Le cas du drugstore Saint-Germain n’est qu’un exemple parmi des dizaines d’autres dans Paris. Mais cette absence de traces visibles sur les lieux même des attentats n’est pas vécue comme un manque pour les victimes ou leurs familles selon Françoise Rudetzki :
« Les plaques commémoratives ne sont pas la bonne solution. Elles sont à peine visibles, pas franchement répertoriées et pas toujours mises en valeur. Et puis les attentats sont trop nombreux. On ne peut pas couvrir tout Paris de plaques. »
Pour rendre hommages à ces victimes anonymes du terrorisme, une statue-fontaine a été érigée en 1998, à l’initiative de l’association « SOS attentat », dans les jardins des Invalides sous les yeux du dôme recouvrant le tombeau de Napoléon. Intitulée « Parole portée », elle représente une femme décapitée portant sa tête dans ses mains.
« Elle symbolise la philosophie des victimes et de leurs proches : dire que la vie continue. Les paroles continuent à sortir de la bouche de cette statue pour porter la voix des victimes au-delà de la mort. »

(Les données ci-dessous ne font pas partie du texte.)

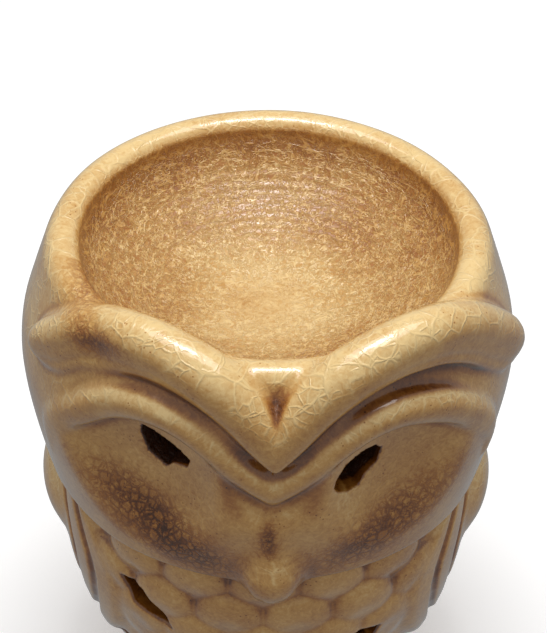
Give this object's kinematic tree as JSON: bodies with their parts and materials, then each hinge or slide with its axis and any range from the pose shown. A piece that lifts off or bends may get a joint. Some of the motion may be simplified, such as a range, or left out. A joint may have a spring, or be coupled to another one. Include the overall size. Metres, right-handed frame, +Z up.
{
  "type": "owl-shaped oil burner",
  "caption": "Ceramic oil burner shaped like an owl, with an open dish in the head, pierced eyes and breast, and a tealight that slides in at the back.",
  "frame": {"origin": "centre of the footprint's box, on the surface that the pads stand on", "axes": "+Z up; the owl faces -Y, and the doorway for the tealight is at the back, on the +Y side; +X is on the right of someone who looks the owl in the face"},
  "size_m": [0.1006, 0.1032, 0.1261],
  "materials": {
    "glazed_clay": "glossy crackle glaze over buff clay",
    "dish_glaze": "glossy, densely crackled amber glaze",
    "felt": "pressed felt",
    "aluminium_cup": "bright drawn sheet",
    "tin_plate": "tinned sheet",
    "wax": "slightly translucent paraffin wax",
    "cotton_wick": "braided, waxed cotton"
  },
  "bodies": {
    "burner": {"body_shell": "glazed_clay", "breast_feathers": "glazed_clay", "head_shell": "glazed_clay", "oil_dish": "dish_glaze", "brow_ridge": "glazed_clay", "beak": "glazed_clay", "left_wing": "glazed_clay", "right_wing": "glazed_clay", "left_foot": "glazed_clay", "right_foot": "glazed_clay", "base_disc": "glazed_clay", "felt_pad_1": "felt", "felt_pad_2": "felt", "felt_pad_3": "felt", "felt_pad_4": "felt"},
    "tealight": {"candle_cup": "aluminium_cup", "wick_sustainer": "tin_plate", "candle_wax": "wax", "candle_wick": "cotton_wick"}
  },
  "joints": [
    {"name": "tealight_slide", "type": "slide", "parent": "burner", "child": "tealight", "axis": [0, 1, 0], "range_m": [-0.005, 0.095]}
  ]
}
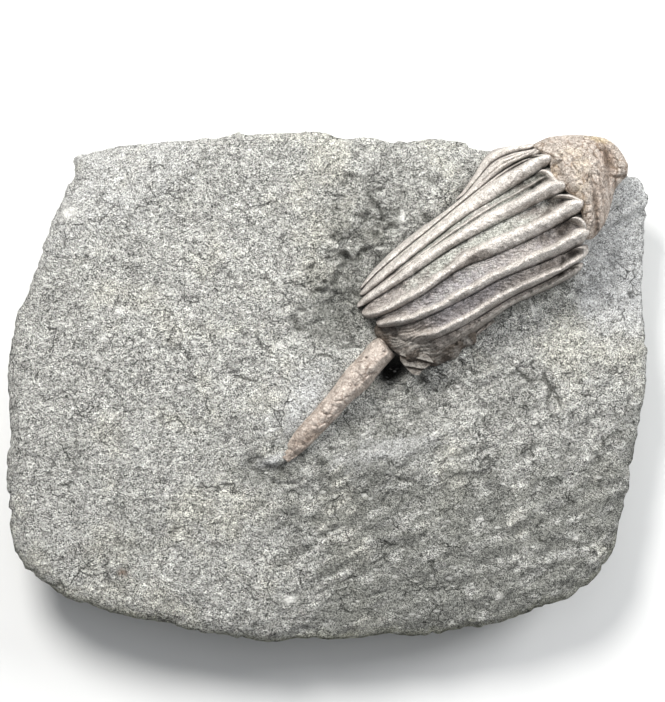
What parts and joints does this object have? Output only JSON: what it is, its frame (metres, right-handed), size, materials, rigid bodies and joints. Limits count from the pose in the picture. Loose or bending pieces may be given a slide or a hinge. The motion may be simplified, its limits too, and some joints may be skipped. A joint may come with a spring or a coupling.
{
  "type": "crinoid fossil",
  "caption": "Crinoid fossil: a crown with plated calyx, folded arm ribs and an anal tube, lying in relief on a broken slab of grey siltstone.",
  "frame": {"origin": "centre of the slab's underside, at the bottom centre of the bounding box", "axes": "+Z out of the prepared face that carries the fossil, +X along the slab's longer side, towards the side that the calyx is on, +Y along its shorter side, towards the edge that the calyx hangs over"},
  "size_m": [0.13, 0.103, 0.0346],
  "materials": {
    "siltstone": "matt",
    "calyx_limestone": "matt",
    "arm_limestone": "matt",
    "tube_limestone": "matt"
  },
  "bodies": {
    "root": {"matrix_slab": "siltstone", "calyx": "calyx_limestone", "arm_01": "arm_limestone", "arm_02": "arm_limestone", "arm_03": "arm_limestone", "arm_04": "arm_limestone", "arm_05": "arm_limestone", "arm_06": "arm_limestone", "arm_07": "arm_limestone", "arm_08": "arm_limestone", "arm_09": "arm_limestone", "anal_tube": "tube_limestone", "loose_plate": "tube_limestone"}
  },
  "joints": []
}
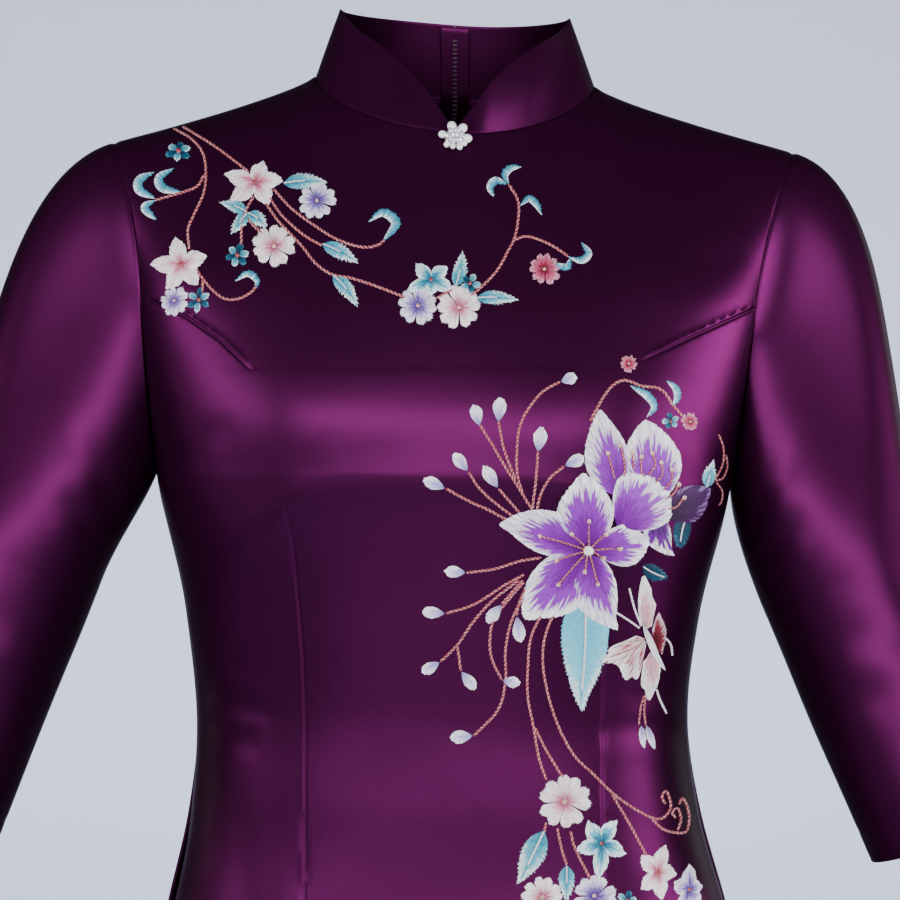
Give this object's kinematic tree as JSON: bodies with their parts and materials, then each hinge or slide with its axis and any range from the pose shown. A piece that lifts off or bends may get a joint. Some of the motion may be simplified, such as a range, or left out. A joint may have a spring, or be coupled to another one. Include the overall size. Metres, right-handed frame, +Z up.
{
  "type": "cheongsam dress",
  "caption": "Close-fitting satin cheongsam with a stand collar cut away at the front, darted bodice, three-quarter sleeves, side slits and an embroidered front.",
  "frame": {"origin": "midway between the two points where the collar meets the shoulder seams, where the wearer's shoulders carry the dress", "axes": "+Z up, the front of the dress faces -Y, the wearer's left is +X"},
  "size_m": [0.6546, 0.253, 1.0803],
  "materials": {
    "satin": "plum purple heavy satin with a soft directional sheen and a fine twill grain",
    "pearl": "glossy white pearls in a bright silver setting",
    "zip_metal": "satin enamel on die-cast metal in the colour of the cloth",
    "embroidery": "glossy satin-stitch thread in white, lilac, purple, pink, coral and blue"
  },
  "bodies": {
    "dress": {"front_bodice": "satin", "front_skirt": "satin", "back_left_bodice": "satin", "back_left_skirt": "satin", "back_right_bodice": "satin", "back_right_skirt": "satin", "sleeve_left": "satin", "sleeve_right": "satin", "collar_left": "satin", "collar_right": "satin", "brooch": "pearl", "zip_slider": "zip_metal"},
    "zip_pull": {"zip_pull": "zip_metal"}
  },
  "joints": [
    {"name": "pull_swing", "type": "hinge", "parent": "dress", "child": "zip_pull", "pos_m": [0, 0.05532, 0.03019], "axis": [1, 0, 0], "range_deg": [0, 150]}
  ]
}
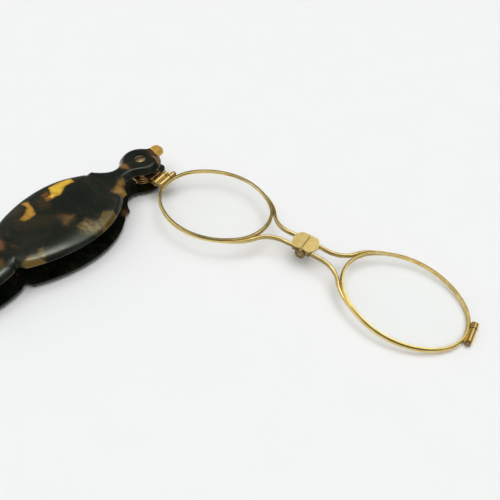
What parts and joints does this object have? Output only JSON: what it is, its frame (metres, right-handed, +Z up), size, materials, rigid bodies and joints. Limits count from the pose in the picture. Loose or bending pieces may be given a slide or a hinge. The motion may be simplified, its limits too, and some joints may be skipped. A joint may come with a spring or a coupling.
{
  "type": "folding lorgnette",
  "caption": "Folding lorgnette: hinged oval lenses in a wire frame swing out of a slotted tortoiseshell handle.",
  "frame": {"origin": "underside of the back plate, on the pivot axis", "axes": "+X along the handle to its tail, +Y across it to the side where the frame opens, +Z up from the back plate to the front plate"},
  "size_m": [0.0995, 0.1317, 0.0111],
  "materials": {
    "shell": "polished tortoiseshell, dark brown-green with amber patches",
    "gilt": "worn gilt brass",
    "dull_brass": "tarnished brass",
    "screw": "dark tarnished brass",
    "spring": "tarnished brass spring wire",
    "lens": "clear polished glass"
  },
  "bodies": {
    "handle": {"front_plate": "shell", "back_plate": "shell", "spine_spacer": "shell", "spine_pegs": "dull_brass", "stop_pin": "dull_brass", "pivot_screw": "screw", "pivot_bush": "dull_brass", "pivot_nut": "dull_brass", "friction_washer": "dull_brass", "seat_washer": "dull_brass", "swivel_spring": "spring"},
    "inner_frame": {"swivel_arm": "dull_brass", "inner_rim": "gilt", "inner_lens": "lens", "inner_barrels_lower": "gilt", "inner_barrels_upper": "gilt", "inner_closing_screw": "screw", "inner_wire_near": "gilt", "inner_wire_far": "gilt", "inner_hinge_leaf": "gilt", "hinge_pin": "screw"},
    "outer_frame": {"outer_hinge_leaf": "gilt", "outer_rim": "gilt", "outer_lens": "lens", "outer_wire_near": "gilt", "outer_wire_far": "gilt", "outer_barrel_lower": "gilt", "outer_barrel_upper": "gilt", "outer_closing_screw": "screw"}
  },
  "joints": [
    {"name": "swivel", "type": "hinge", "parent": "handle", "child": "inner_frame", "pos_m": [0, 0, 0.00625], "axis": [0, 0, 1], "range_deg": [-94.4, 25.5]},
    {"name": "bridge_fold", "type": "hinge", "parent": "inner_frame", "child": "outer_frame", "pos_m": [-0.00485, 0.06301, 0.005], "axis": [-0.9971, -0.0767, 0], "range_deg": [-5.5, 174.3]}
  ]
}
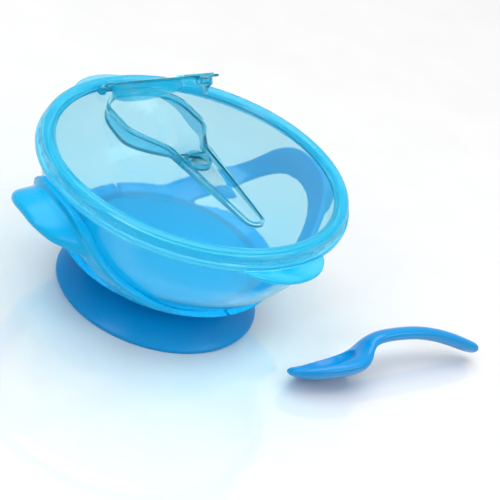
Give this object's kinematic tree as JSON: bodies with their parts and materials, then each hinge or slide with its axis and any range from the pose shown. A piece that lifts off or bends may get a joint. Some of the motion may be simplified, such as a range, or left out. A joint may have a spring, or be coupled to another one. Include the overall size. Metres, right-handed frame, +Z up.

Chaque 19 septembre, une cérémonie à la mémoire des victimes du terrorisme partout dans le monde est organisée à ses pieds en présence du ministre de l’Intérieur. Pourtant, la ville veut voir plus grand après les attentats de janvier dernier. Début février, le premier adjoint à la maire de Paris, Bruno Julliard, déclarait :
« Nous souhaitons sans précipitation engager une réflexion avec l’ensemble des équipes de Charlie Hebdo et les familles des victimes d’attentats sur la création d’un espace commémoratif de plus grande ampleur concernant l’ensemble des attentats. »
La mairie ne connaît encore « ni le lieu ni la forme que prendra cet espace ». En attendant, bougies fleurs et dessins continueront d’occuper le pavé.